Another Mesolithic site, dating to 8,000 years ago, has been found in northwest England. This one boasts three structures, stone tools, evidence of camp fires, and more hazelnut shells. “The homes look like a family would comfortably fit in them and they were hollowed out in the sand as if they are using the place as natural shelter. There would have been wooden stakes that would have held the roof up but this kind of material doesn’t really survive,” said Ron Cowell of the Museum of Liverpool. Environmental evidence suggests that these dwellings were positioned on the edge of a swamp or lake.
Archaeologist Ken Tankersley and his students at the University of Cincinnati were surveying a floodplain of Ohio’s Little Miami River ahead of proposed highway construction when they found the Fort Ancient village linked to the Madisonville site cemetery, which was discovered in the nineteenth century, and a serpent mound earthwork located on a ridge overlooking the village. “I’ve been trying to find this since 1972,” he said.
At least four petroglyphs have been stolen from public lands in area known as the Volcanic Tableland in California’s Eastern Sierra region. Additional images were damaged and defaced. “The individuals who did this were not surgeons, they were smashing and grabbing,” said Greg Haverstock, U.S. Bureau of Land Management archaeologist. The 3,500-year-old petroglyphs are sacred to the Paiute-Shoshone tribe and are still used in ceremonies. The BLM is offering a $1,000 reward for information in the case.

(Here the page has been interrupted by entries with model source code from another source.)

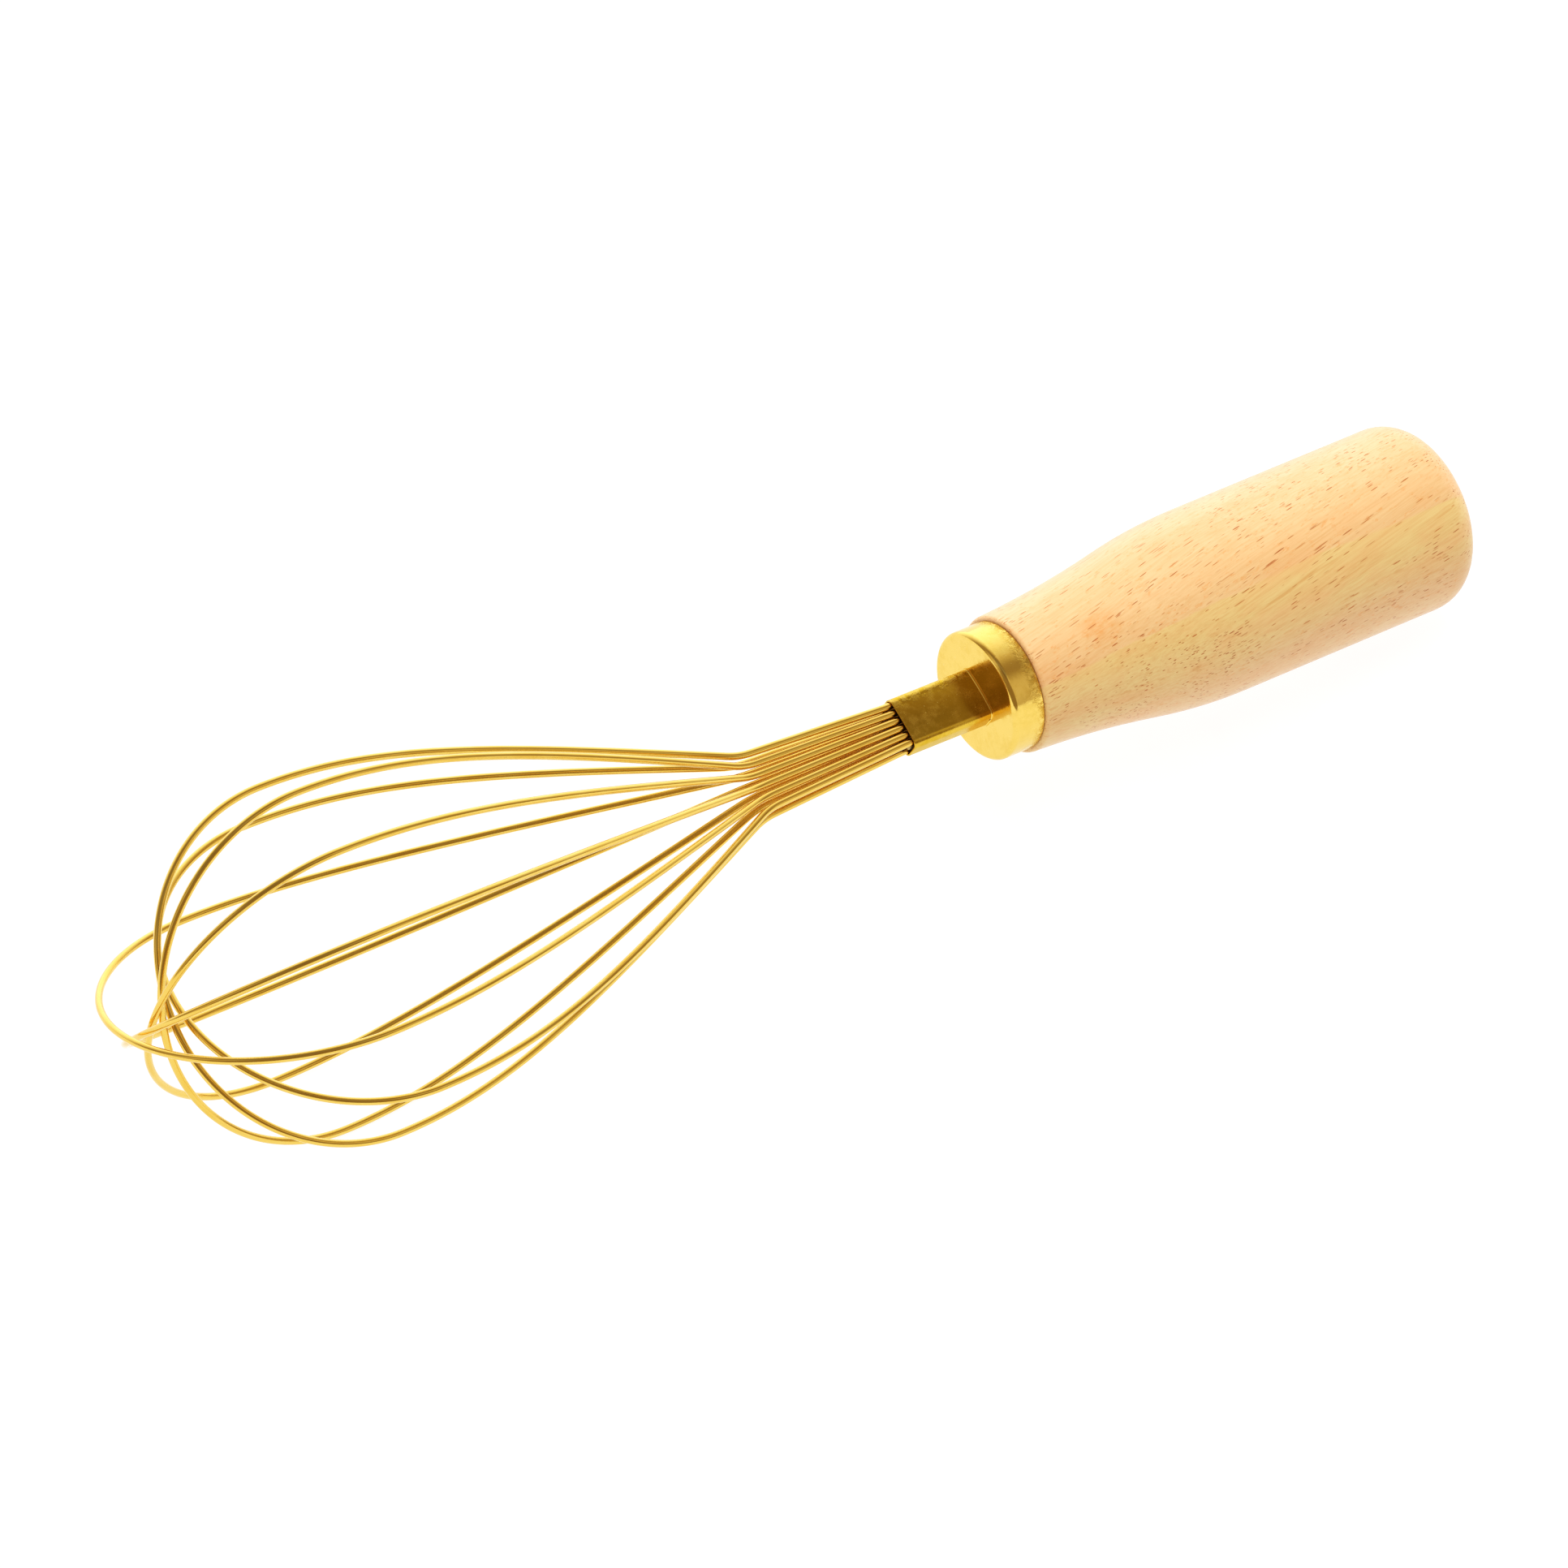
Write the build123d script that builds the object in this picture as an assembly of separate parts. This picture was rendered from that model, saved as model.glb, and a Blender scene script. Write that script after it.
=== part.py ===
"""Balloon whisk with a turned wooden handle: eleven solids in one frame, millimetres.

Frame: the origin is the centre of the flat butt face of the handle, +X runs along the
whisk towards the tip of the balloon, and +Z is up as the whisk lies on a table.
"""
from build123d import *
import math
import os

os.makedirs("parts", exist_ok=True)

# ---- stations along X ----
shoulder_x = 90.2        # where the bare wood ends and the cap begins
cap_face_x = 96.3        # outer face of the cap
mouth_x = 112.3          # open end of the sleeve
flare_x = 142.2          # where the flat bundle opens into the balloon
balloon_tip_x = 265.4    # centreline of the outermost loop on the axis

# ---- handle ----
belly_d = 33.0           # widest part, fills the hand
butt_round = 6.5         # rounding between the belly and the flat butt
neck_d = 24.5            # wood next to the cap
neck_round = 0.7
belly_run = 43.0         # distance from the shoulder to the start of the straight belly
slope_max = 10.1         # steepest slope of the bottle shape, degrees
convex_r = 99.0          # radius of the upper curve of the bottle shape
tenon_gap = 0.05         # radial clearance of the tenon in the cap
tenon_short = 0.3        # between the end of the tenon and the inside of the cap
tenon_chamfer = 0.4
bore_d = 11.4            # blind hole that takes the wire tails
bore_depth = 33.0
drill_point = 118.0      # angle of the drill tip, degrees

# ---- cap ----
cap_d = 22.9
cap_wall = 0.7
cap_edge_r = 0.9
cap_inner_edge_r = 0.5
cap_seat_gap = 0.1       # between the rim of the cap and the wooden shoulder
slot_gap = 0.04          # all round the sleeve

# ---- sleeve ----
sleeve_w = 9.6
sleeve_t = 4.9
sleeve_wall = 0.3
sleeve_corner_r = 1.3
sleeve_tail_x = 86.0     # inner end, inside the handle
roll = 30.0              # turn of the sleeve about X when the whisk lies at rest, degrees

# ---- wires ----
wire_d = 1.3
wires_per_row = 6
wire_pitch = 1.44        # spacing along a row
row_pitch = 2.7          # spacing of the two rows
row_stagger = 0.12       # shift of each row along itself, the two rows opposite ways
tail_x = 70.0            # ends of the wires inside the handle
mouth_bend_out = 1.0     # the wires turn outwards about this far past the mouth
mouth_bend_r = 25.0
flare_bend_r = 13.0
fan = 1.42               # how much each row has widened at the flare
row_spread = 1.29        # how much the two rows have parted there
balloon_r = 31.3         # crown radius and widest reach of the outermost loop
rise_back = 44.0         # the flank leaves the flare aiming at a point this far short of
rise_share = 0.72        # the widest reach and at this share of the crown radius
leave = 40.7             # how strongly the flank keeps its direction at the flare
arrive = 23.1            # and where it joins the crown
nest_step = 2.2          # each loop is this much shorter than the one outside it
nest_narrow = 0.25       # and its crown has a radius smaller by this
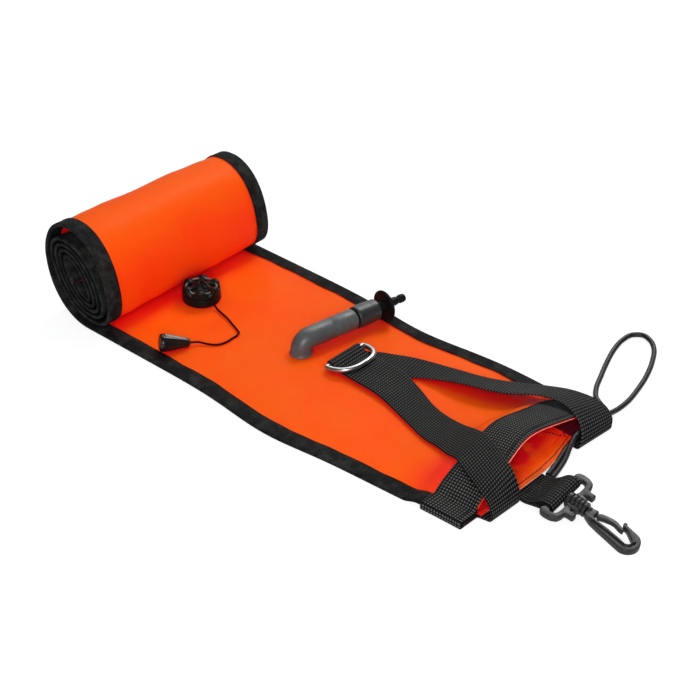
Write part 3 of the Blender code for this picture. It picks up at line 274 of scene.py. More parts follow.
def skin(name, rows, finish, ring=True, loop=False, sharp=40):
    """A mesh over rows of points, with UVs in metres: along the rows' middle, then across."""
    bm = bmesh.new()
    lines = [[bm.verts.new(point) for point in row] for row in rows]
    uv = bm.loops.layers.uv.new("weave")
    count = len(rows[0])
    middles = [sum(row, Vector()) / count for row in rows]
    ahead = distances(middles + middles[:1]) if loop else distances(middles)
    sample = rows[len(rows) // 3]
    across = distances(list(sample) + [sample[0]])
    for i in range(len(rows) if loop else len(rows) - 1):
        for j in range(count if ring else count - 1):
            after = (i + 1) % len(rows)
            beside = (j + 1) % count
            face = bm.faces.new((lines[i][j], lines[i][beside], lines[after][beside], lines[after][j]))
            for corner, (a, b) in zip(face.loops, ((i, j), (i, j + 1), (i + 1, j + 1), (i + 1, j))):
                corner[uv].uv = (ahead[a], across[b])
    if ring and not loop:
        for line, length in ((lines[0][::-1], 0.0), (lines[-1], ahead[-1])):
            face = bm.faces.new(line)
            for corner in face.loops:
                corner[uv].uv = (length, 0.0)
    bmesh.ops.remove_doubles(bm, verts=bm.verts, dist=1e-7)
    bmesh.ops.recalc_face_normals(bm, faces=bm.faces)
    return piece(name, bm, finish, sharp)


def strip(name, rows, thickness, finish, loop=False, round_steps=3):
    """A strip of cloth or webbing with rounded edges, from rows of points along its middle layer."""
    rings = []
    half = thickness / 2
    for i, row in enumerate(rows):
        before, after = neighbours(rows, i, loop)
        normals = []
        for j in range(len(row)):
            beside = row[min(j + 1, len(row) - 1)] - row[max(j - 1, 0)]
            normals.append((after[j] - before[j]).cross(beside).normalized())
        first_out = (row[0] - row[1]).normalized()
        last_out = (row[-1] - row[-2]).normalized()
        middle = list(row)
        middle[0] = row[0] - first_out * half
        middle[-1] = row[-1] - last_out * half
        tops = [point + normal * half for point, normal in zip(middle, normals)]
        bottoms = [point - normal * half for point, normal in zip(middle, normals)]
        turn_last = []
        turn_first = []
        for k in range(1, round_steps + 1):
            angle = math.pi * (0.5 - k / (round_steps + 1))
            turn_last.append(middle[-1] + (last_out * math.cos(angle) + normals[-1] * math.sin(angle)) * half)
            turn_first.append(middle[0] + (first_out * math.cos(angle) - normals[0] * math.sin(angle)) * half)
        rings.append(tops + turn_last + bottoms[::-1] + turn_first)
    return skin(name, rings, finish, loop=loop, sharp=60)


def fit(item, body, node):
    """The piece moves with this body and stands for this solid, which is hidden."""
    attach(item, body)
    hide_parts(node)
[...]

Last week, federal prosecutors filed papers in United States District Court in Manhattan claiming that Sotheby’s auction house colluded with the owner of a tenth-century Cambodian statue to hide information from American customs officials. The government says it can prove that the statue was taken from the temple of Prasat Chen, where its feet remain, in 1972. Sotheby’s says that the statue left Cambodia before 1970, when United Nations agreements protecting cultural heritage went into effect. “There is no clear and unambiguous law that would have given purchasers fair notice that the modern state of Cambodia claims ownership of everything a long-defunct regime made and then abandoned 50 generations ago,” Sotheby’s said in a statement.